HC Deb 06 March 1866 vol 181 cc1630-1

(Mr. Dodson, Mr. Chancellor of the Exchequer, Sir George Grey.)

Bill considered in Committee.


said, that the alteration which had been made for the purpose of making the annuity inalienable was much more important than it might at first seem to be. The House might declare the inalienability by a Bill; but he doubted whether they had power, by leaving the discretion with the Crown, to dispense with an existing law. As a matter of policy and general law it might be desirable to make allowances to the Royal Family inalienable in the same way that the pay of an officer was considered inalienable, it being granted to maintain a particular position. His objection in this ease was not so much to the principle as to the mode in which it was proposed to give effect to it. He did not think that a matter of this kind should be left to domestic arrangement between Her Majesty and the Prince.

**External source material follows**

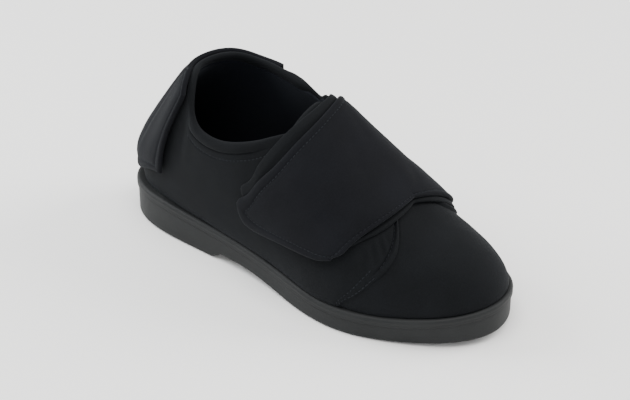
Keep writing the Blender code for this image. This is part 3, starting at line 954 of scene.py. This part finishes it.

agreed that the words which were introduced when the Bill was committed pro formâ were not devoid of importance; but they did not alter the intention of the Bill, nor he believed of the House, when it sanctioned the previous stages; because the question whether the annuity was to be inalienable was raised on earlier occasions, and he had stated his belief that the Bill as it stood would have the effect of rendering the annuity inalienable. That was an answer given in good faith but with insufficient knowledge, and the effect of the clauses of the Bill, and his impression at the time, was that the grant to trustees would practically have that effect. On finding that that was not the case, his course was to introduce words into the Bill for the purpose of giving effect to what he believed to be a sound principle of policy, and so to fulfil an engagement with the House. He did not understand his hon. Friend to dissent substantially from the policy of the enactment. Although, undoubtedly, contrary to the general practice and spirit of the law of England, as his hon. Friend was aware that these were cases of grants made to enable persons to sustain a public position where, with a view to the propriety of the case and the prevention of further demands, the character and inalienability was attached to those grants. So that the objection narrowed itself to this—that by the form of words adopted in the Bill the character of inalienability would, in the last resort, depend on the discretion of the Crown. That mode of proceeding was adopted as on the whole more deferential towards the Sovereign, and which, while manifesting the intention of Parliament, was quite sufficient to remove any invidious character which his hon. Friend thought might attach to it, if regarded as a purely domestic arrangement.


thanked the right hon. Gentleman for his very satisfactory explanation.

Bill reported, without Amendment; to be read the third time To-morrow.